Cet article vise à étudier un nouvel enjeu éducatif de notre société : l’impact du numérique sur l’environnement. Les objectifs de cette contribution sont de définir le concept de sobriété numérique, de théoriser l’éducation à la sobriété numérique et surtout d’offrir un retour d’expérience concret.

L’empreinte numérique mondiale, c’est-à-dire l’ensemble des impacts de nos usages numériques, de la phase de fabrication à leur fin de vie, est d’aujourd’hui de 4 %, soit plus que le transport aérien, et l’ADEME (2021) estime que, d’ici 2025, ce pourcentage aura doublé. De nombreux auteurs ont étudié la sobriété numérique (Berthoud, 2017 ; Bordage, 2019 ; Courboulay, 2021 ; Ferreboeuf, Efoui-Hess & Kahraman, 2018 ; Vidalenc, 2019) et ils démontrent que l’utilisation des technologies a un impact sur l'environnement.
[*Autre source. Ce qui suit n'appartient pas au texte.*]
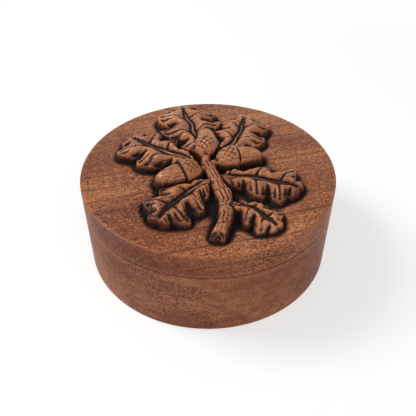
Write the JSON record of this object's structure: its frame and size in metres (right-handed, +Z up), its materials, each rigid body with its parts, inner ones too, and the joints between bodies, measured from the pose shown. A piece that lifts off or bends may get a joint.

Les citoyens sont encore peu conscients de la face cachée du numérique.

Pourtant, la protection de l’environnement est l’une des 21 compétences du socle de compétences numériques mis en place par la Commission européenne (le DigComp) (Redecker & Punie, 2017). Elle se définit comme la capacité d’être conscient de l'impact environnemental des technologies numériques et de leur utilisation. La sobriété numérique consiste à concilier les deux transitions auxquelles nous devons faire face : la transition numérique et la transition écologique. Le secteur de l'enseignement n'échappe pas à ces deux transitions. C'est pourquoi cet article vise à donner des pistes éducatives pour sensibiliser les jeunes à la sobriété numérique au travers d'un retour d'expérience concret.

Le concept de sobriété numérique

Tout d’abord, il semble primordial de définir la sobriété numérique.

Bordage met en lumière pour la première fois ce concept en 2008. Il s’agit d’avoir une utilisation raisonnable et raisonnée du numérique, c'est-à-dire utiliser les technologies avec modération et quand cela est nécessaire. Une posture de sobriété numérique consiste à être conscient que chacun de nos usages des technologies a des répercussions sur l’environnement et de mettre en œuvre des comportements plus écoresponsables (Bordage, 2019), comme limiter son usage du streaming, se désabonner des newsletters ou encore garder ses appareils numériques le plus longtemps possible. La sobriété numérique est intimement liée à la notion de besoin. Il s'agit d'utiliser le numérique et d'acheter des technologies uniquement quand on en a besoin.

L'éducation à la sobriété numérique

Avec l’essor de transition numérique, il devient essentiel de sensibiliser les citoyens à la sobriété numérique et aux impacts des technologies sur l’environnement (Vidalenc, 2019 ; Bordage, 2019 ; Ferreboeuf  et al., 2018). C’est pourquoi cet article s’intéresse à ce nouvel enjeu éducatif. Plus particulièrement, nous ciblons les élèves de 12 à 14 ans de l’enseignement obligatoire, car les jeunes sont de grands consommateurs de numérique et qu’ils peuvent également être vecteurs de changement. En effet, ils sont les citoyens de demain et ils pourront à leur tour sensibiliser leur entourage et diffuser les bonnes pratiques numériques.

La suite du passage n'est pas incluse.